Pero Al-Assad no cumplió con su parte. “De todos modos, Bashar ya nos había, no había cumplido ninguna de sus promesas”, dice Ali Shihabi, un empresario saudí estrechamente vinculado con la familia real de su país. A puertas cerradas, dice Shihabi, “las relaciones seguían siendo tensas”.
Ahora, los Estados árabes observan a Siria con cautela: siguen tratando de proyectar su influencia en el país, pero también están esperando a que las aguas se asienten.
“Por lo general, cuando cae un dictador hay caos”, apunta Abdulkhaleq Abdulla, analista político radicado en Dubái.
Abdulla dice que a Emiratos Árabes Unidos y sus aliados les preocupa que la producción de drogas de Siria caiga en manos de uno de los muchos grupos armados que actualmente operan en el país.
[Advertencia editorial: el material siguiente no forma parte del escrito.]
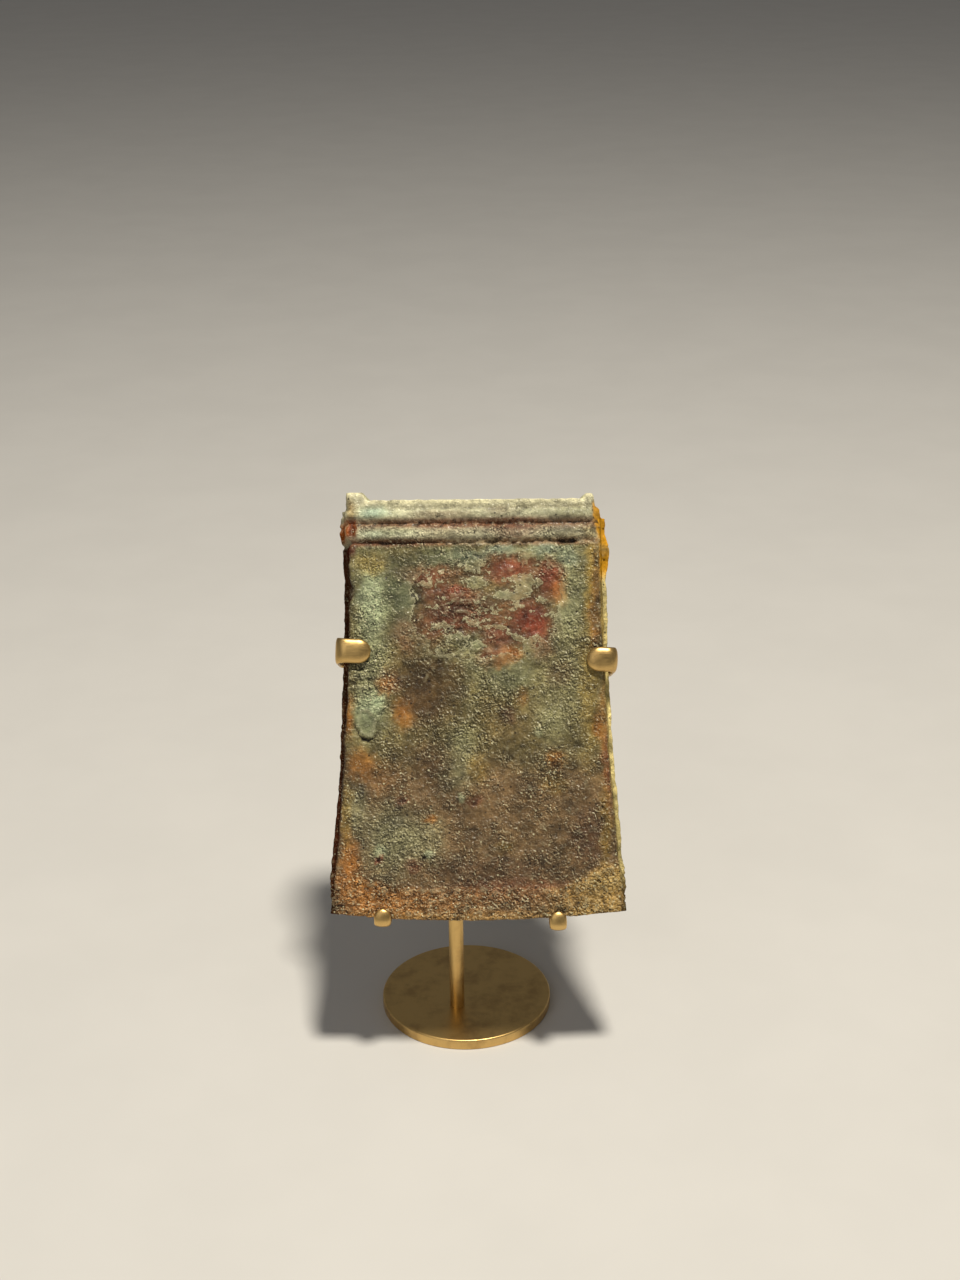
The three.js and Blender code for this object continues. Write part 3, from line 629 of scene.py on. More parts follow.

Bajo el gobierno de Al-Asad, Siria exportaba 10.000 millones de dólares de Captagon al año, gran parte de los cuales se contrabandeaban a través de Jordania y Arabia Saudita.
A pesar de sus reservas, los gobiernos árabes no tienen más remedio que colaborar con HTS, señalan los analistas y diplomáticos.
Jordania “no tiene otra opción”, dice el escritor y analista político jordano Tareq al-Naimat.
“Para proteger sus fronteras, tendrán que lidiar con los poderes de facto que gobiernan Siria”, dice Al-Naimat.
Pero lo que preocupa a países como Egipto —donde según una agrupación defensora de los derechos civiles El-Sisi tiene unos 20.000 presos políticos—, es la posible influencia de Siria fuera de sus fronteras. Egipto también está sumido en una grave crisis económica, y en las redes sociales los egipcios comparten su creciente indignación.
A principios de esta semana, un sitio de noticias afiliado a la Hermandad Musulmana compartió un video de manifestantes abucheando a El-Sisi durante su visita a Noruega: le gritaban que después de Al-Assad, el siguiente era él.
“Para un régimen autoritario, es muy probable que las escenas de Siria sean aterradoras, sabiendo que ellos tampoco son capaces de satisfacer las demandas de sus ciudadanos”, dice Mai El-Sadany, directora ejecutivo del Instituto Tahrir para la Política de Medio Oriente, con sede en Washington.
La policía egipcia también arrestó a decenas de sirios que celebraban el derrocamiento de Al-Assad en las calles de El Cairo. Unos 20 de ellos fueron liberados, mientras que a otros les dijeron que serían deportados a Siria.
El domingo, mientras llegaban las imágenes desde Damasco, la activista de los derechos humanos egipcia Mona Seif les agradeció a los sirios por irrumpir en la prisión de Sednaya, una instalación famosa por su brutalidad, para liberar a los detenidos.
El hermano de Seif, el escritor y activista Alaa Abd El-Fattah, es el preso político más destacado de Egipto. Su madre, Laila Soueif, estuvo en huelga de hambre durante más de 70 días como protesta por el encarcelamiento de su hijo.
“Gracias a las manos que abrieron la cárcel de Sednaya y filmaron la liberación de los detenidos”, posteó Seif en la red social X.
“Eso llevó esperanza a los corazones de muchas familias que desde todas partes del mundo soñaban con la liberación de sus seres queridos”, agregó Seif.